O’Byrne, who recently returned to the coalface of junior soccer as chairman of Meath club Athboy Celtic, still lists himself on Twitter as an International Basketball Federation (Fiba) board member.

Credit card

“Bernard’s position as a Fiba board member is still to be clarified,” said a spokesman for Basketball Ireland.

O’Byrne also highlights other career achievements like five years as CEO of the FAI from 1996 to 2001. His time at the helm of Irish football is remembered in part for the failure to turn Eircom Park into a new national stadium. A rival faction inside the FAI, that included John Delaney, were in favour of the equally ill-fated ‘Bertie Bowl’ in Abbotstown.

Neither project eventually produced a stadium but during the internal squabble O’Byrne was accused of misuse of the association’s credit card, a charge he denied, while admitting to a number of clerical errors.

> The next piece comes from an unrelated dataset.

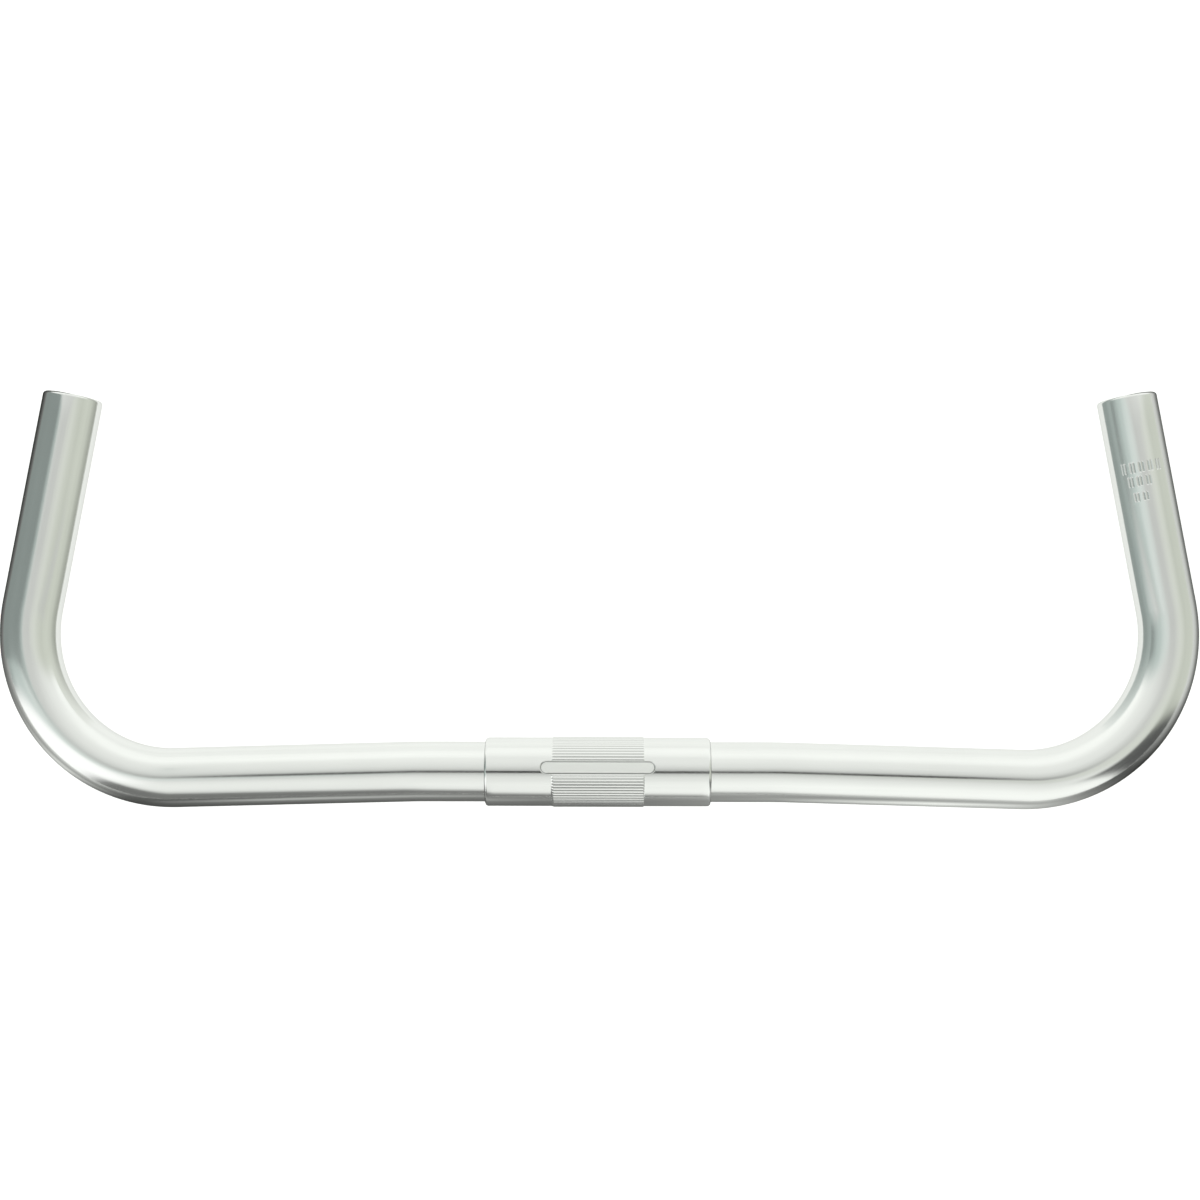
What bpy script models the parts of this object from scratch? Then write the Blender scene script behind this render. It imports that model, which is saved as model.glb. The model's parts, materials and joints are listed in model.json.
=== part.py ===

“For the good of soccer,” said Delaney in 2001, “I feel he should go.”

O’Byrne repaid the sums he spent on the FAI credit card, citing “inadvertent miscalculations”.

He also oversaw the promotion of Republic of Ireland players to first-class seats for international trips after Roy Keane bemoaned the blazers getting priority and was the FAI’s head of security in 1994 when English fans rioted at Lansdowne Road.

Come April 2001, the FAI and O’Byrne agreed a six-figure sum described as a “confidential voluntary retirement package”.

When Basketball Ireland was asked on Tuesday night if O’Byrne is to receive a similar severance deal, they replied that the “arrangement” was a “private matter”.

In 2017 O’Byrne’s reputation was rehabilitated enough as Basketball CEO to prompt a run against Sarah Keane for the Olympic Council of Ireland presidency, vacated after Pat Hickey was imprisoned at the Rio Olympics for his alleged role in ticket touting.

Keane prevailed with 29 of the 43 votes. O’Byrne got two votes.

“I love basketball,” he said last year, “but I started as football and will end as football.”

Depending on one’s perspective, Athboy Celtic could be viewed as the only winners here.